Les luttes anticoloniales sont toujours à l’ordre du jour. Menées par les peuples opprimés, avec quelques rares complicités dans les métropoles, elles ont réussi durant la seconde moitié du XXe siècle à repousser la violence occupante par une violence (et parfois par une non-violence) libératrice de territoires géographiques. Les « Indépendances », gagnées au prix de sacrifices héroïques (et de quelques carnages collatéraux), ont signifié l’expulsion des armées d’occupation. On voit pourtant en Afghanistan comme en Irak et au Sahel que les armées occidentales se croient toujours autorisées à intervenir au loin, quand leurs intérêts mâtinés de droits de l’homme se trouvent menacés.

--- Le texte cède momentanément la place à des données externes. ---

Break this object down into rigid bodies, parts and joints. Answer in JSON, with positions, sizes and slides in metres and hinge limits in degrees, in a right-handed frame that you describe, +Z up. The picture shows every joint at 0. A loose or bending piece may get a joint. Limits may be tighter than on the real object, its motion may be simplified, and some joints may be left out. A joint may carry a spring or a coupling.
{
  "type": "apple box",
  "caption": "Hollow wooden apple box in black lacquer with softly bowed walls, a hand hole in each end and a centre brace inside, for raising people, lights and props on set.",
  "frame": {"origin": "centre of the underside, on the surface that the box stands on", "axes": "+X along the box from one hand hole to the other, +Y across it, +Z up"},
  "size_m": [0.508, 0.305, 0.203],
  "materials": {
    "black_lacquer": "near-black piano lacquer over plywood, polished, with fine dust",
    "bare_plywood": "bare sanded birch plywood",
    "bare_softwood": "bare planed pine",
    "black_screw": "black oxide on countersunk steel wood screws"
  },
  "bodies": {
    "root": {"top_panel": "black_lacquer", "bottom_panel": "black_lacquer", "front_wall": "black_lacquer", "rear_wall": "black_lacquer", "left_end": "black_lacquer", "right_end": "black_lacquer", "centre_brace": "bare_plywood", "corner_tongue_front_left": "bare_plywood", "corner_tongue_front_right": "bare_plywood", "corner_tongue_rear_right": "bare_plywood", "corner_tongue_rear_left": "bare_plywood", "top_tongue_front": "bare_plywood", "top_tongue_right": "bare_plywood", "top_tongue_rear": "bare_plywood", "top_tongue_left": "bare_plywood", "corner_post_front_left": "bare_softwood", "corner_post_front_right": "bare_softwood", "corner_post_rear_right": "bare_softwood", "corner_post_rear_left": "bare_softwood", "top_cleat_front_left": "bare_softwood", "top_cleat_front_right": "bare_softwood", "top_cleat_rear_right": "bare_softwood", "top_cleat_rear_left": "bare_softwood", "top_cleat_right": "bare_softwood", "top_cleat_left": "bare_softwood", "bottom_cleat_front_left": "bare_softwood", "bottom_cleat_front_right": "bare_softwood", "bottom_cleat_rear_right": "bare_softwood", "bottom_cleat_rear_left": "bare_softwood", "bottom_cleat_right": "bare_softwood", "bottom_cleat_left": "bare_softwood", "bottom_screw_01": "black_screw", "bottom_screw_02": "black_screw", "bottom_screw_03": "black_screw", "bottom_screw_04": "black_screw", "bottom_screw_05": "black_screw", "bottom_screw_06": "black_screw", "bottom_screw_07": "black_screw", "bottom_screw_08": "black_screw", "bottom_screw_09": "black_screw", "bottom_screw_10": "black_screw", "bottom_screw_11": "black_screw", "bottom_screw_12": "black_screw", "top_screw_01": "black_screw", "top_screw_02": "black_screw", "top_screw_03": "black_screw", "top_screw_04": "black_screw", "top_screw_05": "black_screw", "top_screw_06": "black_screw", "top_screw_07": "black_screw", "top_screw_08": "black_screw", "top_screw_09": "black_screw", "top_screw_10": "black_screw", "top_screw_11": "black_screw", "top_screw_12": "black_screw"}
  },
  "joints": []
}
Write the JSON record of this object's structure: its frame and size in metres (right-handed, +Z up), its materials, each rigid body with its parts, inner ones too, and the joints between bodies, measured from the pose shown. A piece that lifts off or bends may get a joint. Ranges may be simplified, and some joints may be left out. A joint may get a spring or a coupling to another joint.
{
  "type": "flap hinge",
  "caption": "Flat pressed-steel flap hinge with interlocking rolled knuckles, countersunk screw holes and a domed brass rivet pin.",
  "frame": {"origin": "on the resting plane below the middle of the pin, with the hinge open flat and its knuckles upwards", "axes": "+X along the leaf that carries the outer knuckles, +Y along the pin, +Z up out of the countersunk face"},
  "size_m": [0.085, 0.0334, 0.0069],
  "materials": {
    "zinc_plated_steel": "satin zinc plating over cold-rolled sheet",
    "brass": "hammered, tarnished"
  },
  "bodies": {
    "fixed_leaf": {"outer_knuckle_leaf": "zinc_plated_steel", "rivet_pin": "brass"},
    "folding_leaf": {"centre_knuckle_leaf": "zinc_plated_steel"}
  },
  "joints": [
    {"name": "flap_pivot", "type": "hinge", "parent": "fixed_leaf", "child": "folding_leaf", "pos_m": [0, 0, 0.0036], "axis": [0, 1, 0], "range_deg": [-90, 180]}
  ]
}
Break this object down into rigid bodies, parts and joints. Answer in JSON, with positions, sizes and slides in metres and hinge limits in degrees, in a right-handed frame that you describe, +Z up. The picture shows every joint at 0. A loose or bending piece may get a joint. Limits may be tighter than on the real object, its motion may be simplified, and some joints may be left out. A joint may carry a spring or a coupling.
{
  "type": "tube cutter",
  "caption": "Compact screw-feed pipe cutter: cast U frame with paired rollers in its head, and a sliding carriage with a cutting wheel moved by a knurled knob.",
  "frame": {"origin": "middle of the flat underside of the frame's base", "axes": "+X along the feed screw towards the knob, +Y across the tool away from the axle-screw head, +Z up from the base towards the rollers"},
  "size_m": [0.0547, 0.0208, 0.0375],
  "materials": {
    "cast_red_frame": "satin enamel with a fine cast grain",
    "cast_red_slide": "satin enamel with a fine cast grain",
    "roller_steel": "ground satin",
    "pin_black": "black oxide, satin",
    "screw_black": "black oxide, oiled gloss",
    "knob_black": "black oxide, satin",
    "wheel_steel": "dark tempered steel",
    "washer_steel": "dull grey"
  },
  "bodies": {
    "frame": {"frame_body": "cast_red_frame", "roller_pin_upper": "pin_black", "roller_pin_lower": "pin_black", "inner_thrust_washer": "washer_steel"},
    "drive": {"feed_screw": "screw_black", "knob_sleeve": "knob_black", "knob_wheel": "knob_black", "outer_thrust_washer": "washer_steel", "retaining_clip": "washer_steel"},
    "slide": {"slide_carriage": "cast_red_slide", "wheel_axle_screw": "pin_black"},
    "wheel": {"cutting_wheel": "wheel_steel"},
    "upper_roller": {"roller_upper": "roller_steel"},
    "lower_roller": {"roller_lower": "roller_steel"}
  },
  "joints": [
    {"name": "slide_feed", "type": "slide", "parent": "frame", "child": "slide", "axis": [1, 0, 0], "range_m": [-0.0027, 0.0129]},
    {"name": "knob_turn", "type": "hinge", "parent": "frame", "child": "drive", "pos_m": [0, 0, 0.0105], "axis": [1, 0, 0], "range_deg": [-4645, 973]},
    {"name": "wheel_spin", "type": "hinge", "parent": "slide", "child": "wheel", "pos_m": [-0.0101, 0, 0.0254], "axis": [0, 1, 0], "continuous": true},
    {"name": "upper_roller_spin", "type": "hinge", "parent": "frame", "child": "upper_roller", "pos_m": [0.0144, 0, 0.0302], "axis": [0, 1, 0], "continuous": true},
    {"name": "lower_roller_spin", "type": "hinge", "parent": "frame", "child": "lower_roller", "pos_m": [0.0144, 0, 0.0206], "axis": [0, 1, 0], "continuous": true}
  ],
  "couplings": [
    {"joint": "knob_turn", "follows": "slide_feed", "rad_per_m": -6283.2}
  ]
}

Bien plus profondément que sous la seule récurrence de ces occupations (désormais présentées comme provisoires), le décolonial nous pousse surtout à reconnaître qu’un bon nombre d’entre nous, depuis l’Occident colonisateur, ne savons pas et ne pouvons pas savoir ce qu’ont été (et ce que demeurent) la colonisation (mode de conquête et d’occupation) et le colonialisme (mode de pensée et de comportement). Nos nations les ont infligés – de façon éhontée, rapace et sanglante – à d’innombrables populations lointaines, par la force de leurs armées de soldats, de diplomates, de marchands, de savants et d’artistes. Elles les perpétuent depuis les Indépendances – avec bien des complicités dans les hiérarchies locales qui ont instrumentalisé la colonisation à leur profit dès la première occupation2 – à travers des règles de domination géopolitique, que les organisations internationales (FMI, Banque Mondiale, OMC, etc.) et leur consensus de Washington prétendent imposer du haut de principes abstraits, tout en collant au plus près des intérêts économico-politiques des anciennes nations coloniales. Comment ne pas voir le besoin de décoloniser la gouvernementalité planétaire alors que la petite France ou l’insignifiante Angleterre s’accrochent piteusement à leur siège permanent et à leur véto au Conseil de Sécurité des Nations Unies, tandis qu’un milliard d’Indiens ou des centaines de millions de Nigérianes en restent exclues ?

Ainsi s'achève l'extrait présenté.